In response to my column about how texting is changing the way we communicate, Karen writes that she too used to worry that something might be lost:

"Then I came to the conclusion that texting and informal email communications are like conversation. Conversation doesn’t allow for first drafts, proofreading, and revisions, so I don’t worry if I make a grammar mistake or if my word choice is not perfect. (Of course I’ll never say ‘ain’t’ and ‘me and her went shopping,’ etc.) When I text or send a quick informal email, I will sometimes drop commas and abbreviate spellings – sometimes by mistake and sometimes on purpose in the interest of time. But with formal emails, I will proofread and revise."

And then Karen offers this reassurance: "‘The complexity, the nuance, the beauty, and the mystery of language’ will never be lost in formal writing as long as formal writing exists and we as a society are educated enough to value it."

In response to the same column, Will urges me to "take on those who say that technology has obviated the need for students to learn handwriting."

All right, here goes. Students need to learn handwriting, even in this age of texting and keyboarding, because forming the letters by hand – shaping and creating them – slows them down, helps them think more clearly, brings them to a more intimate connection with language, makes them feel more committed to their words, and helps them remember what they’ve written.
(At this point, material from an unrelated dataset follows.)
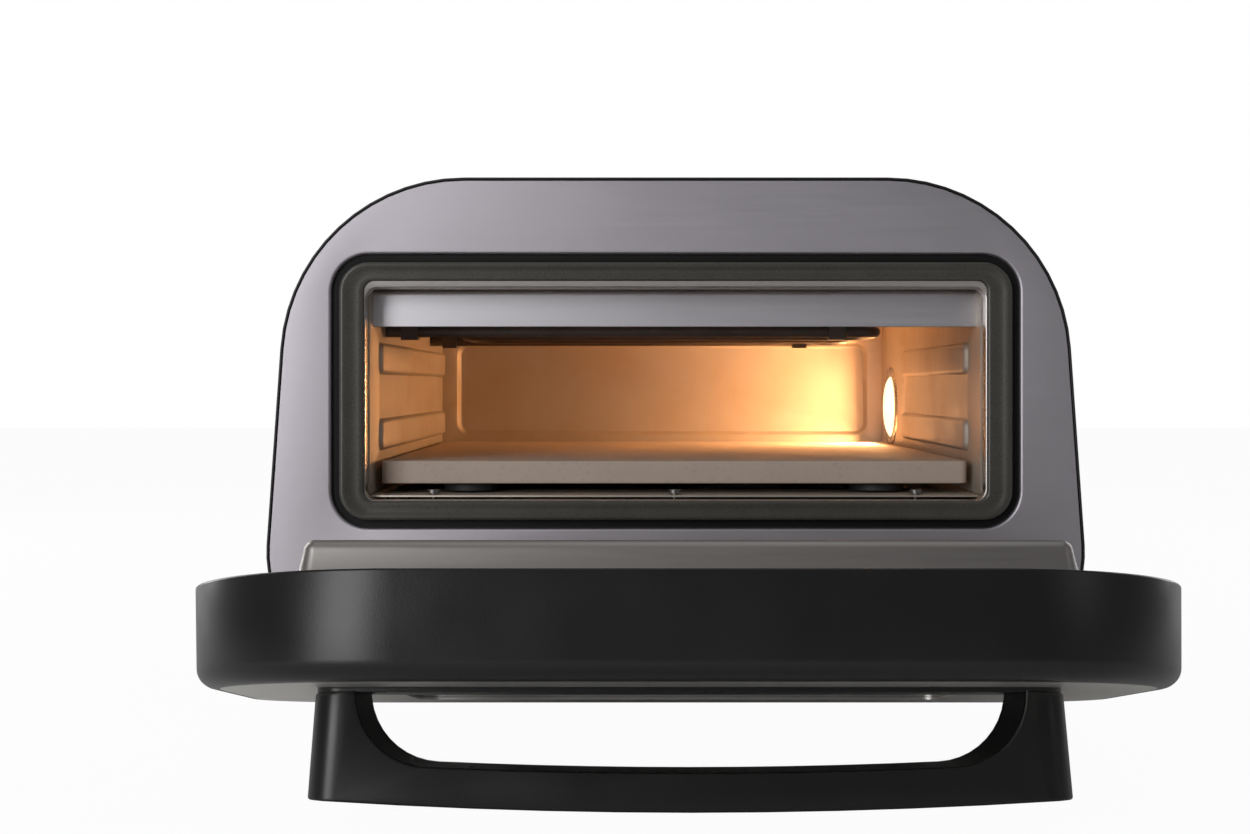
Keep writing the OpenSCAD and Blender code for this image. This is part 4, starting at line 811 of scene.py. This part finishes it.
def make_rim():
    """The thick rim; its side leans in towards the outer face."""
    side = soft_edge(RIM_R, OUTER_Y, 1, 9) + soft_edge(1 * MM, INNER_Y, -1, 3)[::-1]
    side = [(inset + RIM_DRAFT * (INNER_Y - y) / DOOR_T, y) for inset, y in side]
    recess = PANEL_IN - 0.3 * MM
    section = [(RIM_W, OUTER_Y + PANEL_T + 0.1 * MM), (recess, OUTER_Y + PANEL_T + 0.1 * MM),
               (recess, OUTER_Y + 0.3 * MM), (recess - 0.3 * MM, OUTER_Y)] + side
    section += [(INNER_IN - 0.3 * MM, INNER_Y), (INNER_IN - 0.3 * MM, INNER_Y - 0.9 * MM),
                (RIM_W, INNER_Y - 0.9 * MM)]
    bm = bmesh.new()
    loft(bm, [(door_outline(inset), y) for inset, y in section], closed=True, steps=20)
    rim = keep("rim_ring", bm, rim_black, "door", ["door_rim"], crease=40)
    for x in (-HINGE_X, HINGE_X):
        low = (x - NOTCH_W / 2, -9 * MM, -9 * MM)
        high = (x + NOTCH_W / 2, INNER_Y + 1 * MM, 15 * MM)
        subtract(rim, low, high)
    rim.data.transform(DOOR_PLACE)


def make_pan():
    """The pressed pan that fills the mouth when the door is closed."""
    draft = PLUG_DRAFT * (1 - PLUG_EDGE / PLUG_OUT)
    sill = INNER_Y + PLUG_OUT
    behind = INNER_Y - 1.7 * MM
    loops = [(plug_shape(-7 * MM), behind), (plug_shape(-7 * MM), INNER_Y - 0.9 * MM),
             (plug_shape(-2.6 * MM), INNER_Y - 0.9 * MM),
             (plug_shape(-1.5 * MM), INNER_Y - 0.6 * MM),
             (plug_shape(-0.7 * MM), INNER_Y + 0.2 * MM), (plug_shape(0), INNER_Y + 2.0 * MM)]
    for t in quarter_turn(7):
        across = PLUG_EDGE * 0.8 * (1 - math.cos(t))
        loops.append((plug_shape(draft + across), sill - PLUG_EDGE * (1 - math.sin(t))))
    loops += [(inner_window(-0.5 * MM), sill), (inner_window(0), sill - 0.4 * MM),
              (inner_window(0), sill - LINER_T),
              (plug_shape(draft + PLUG_EDGE * 0.8), sill - LINER_T),
              (plug_shape(draft + LINER_T), sill - PLUG_EDGE), (plug_shape(LINER_T), behind)]
    bm = bmesh.new()
    loft(bm, loops, closed=True)
    keep("pan_pressing", bm, pan_steel, "door", ["door_pan"], place=DOOR_PLACE, crease=35)


HANDLE_HALF = 153.7 * MM
HANDLE_FLARE = 1.5 * MM
HANDLE_U = 160 * MM
HANDLE_D = 30 * MM
HANDLE_OUT = 49 * MM
HANDLE_BOW = 5 * MM
FRONT_R, BACK_R = 12 * MM, 3 * MM
GRIP_T = 15.3 * MM
GAP_HALF = 134.5 * MM
GAP_DRAFT = 2.4 * MM
GAP_R = 30 * MM
GRIP_EDGE = 1 * MM
RAIL_T = 2 * MM
RAIL_EDGE = 0.7 * MM


def drawn_in(radius, depth):
    """How far a round edge is drawn in at this depth below its face."""
    short = max(0.0, radius - depth)
    return radius - math.sqrt(radius ** 2 - short ** 2)


def grip_outline(u):
    """The handle's outline at the height u on the door; z is the distance out."""
    above, below = u - HANDLE_U, HANDLE_U + HANDLE_D - u
    plan = max(drawn_in(FRONT_R, below), drawn_in(BACK_R, above))
    soft = max(drawn_in(GRIP_EDGE, below), drawn_in(GRIP_EDGE, above))
    draft = GAP_DRAFT * below / HANDLE_D
    half, foot_half = HANDLE_HALF - plan, HANDLE_HALF - HANDLE_FLARE - plan
    bow = (HANDLE_HALF ** 2 + HANDLE_BOW ** 2) / (2 * HANDLE_BOW)
    bow_z = HANDLE_OUT - bow
    bow -= soft
    corner, foot = 1.2 * MM, 1.4 * MM
    edge = math.acos((half - corner) / (bow - corner))
    corner_z = bow_z + (bow - corner) * math.sin(edge)
    gap = GAP_HALF - draft + soft
    gap_r = GAP_R + soft
    gap_x = gap - gap_r
    inner_bow = bow + soft - GRIP_T - draft + soft
    gap_z = bow_z + math.sqrt((inner_bow - gap_r) ** 2 - gap_x ** 2)
    turn = math.acos(gap_x / (inner_bow - gap_r))
    right, left, down = 0.0, math.pi, 1.5 * math.pi
    return [
        (half - corner, corner_z, corner, right, edge),
        (0, bow_z, bow, edge, left - edge),
        (corner - half, corner_z, corner, left - edge, left),
        (foot - foot_half, RAIL_T + foot, foot, left, down),
        (-gap - foot, RAIL_T + foot, foot, down, 2 * math.pi),
        (-gap_x, gap_z, gap_r, left, left - turn),
        (0, bow_z, inner_bow, left - turn, turn),
        (gap_x, gap_z, gap_r, turn, right),
        (gap + foot, RAIL_T + foot, foot, left, down),
        (foot_half - foot, RAIL_T + foot, foot, down, 2 * math.pi),
    ]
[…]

Hmmm. I think I just lost half my readers with that sentence. Particularly the younger ones. Allow me to elaborate if I may (reverting to my early 1970s style).

I do believe that sensory experience influences the way we think and remember, as Nicholas Carr argues in The Shallows: What the Internet is Doing to Our Brains. There’s something more real – and for many people, more satisfying – about the tactile relationship of creating, editing, proofreading, and reading text on paper than encountering it on screen. But . . .

But the mind adapts. When I first learned to compose on the keyboard rather than type over what I had written longhand, I had trouble matching my thoughts to my keystrokes, but soon it felt natural. I’m writing this column now on the keyboard. Creating, revising, and altering my text are far easier this way. Besides, the image I’m creating more closely resembles what the reader will see. After college my son tried using his grandmother’s red Royal Safari typewriter because he thought it changed the way he wrote, but he soon went back to his laptop. (I just googled "Royal Safari" to see if the online images match my memory of the typewriter. They do.)

Still, I maintain something is lost with processed language. Although online communication offers an extraordinary array of resources, aids, and prompts for the creation and transmission of text, I wonder if 100 years from now critics will conclude that the best writers of the 21st century were those who first learned to write longhand and then migrated to online communication.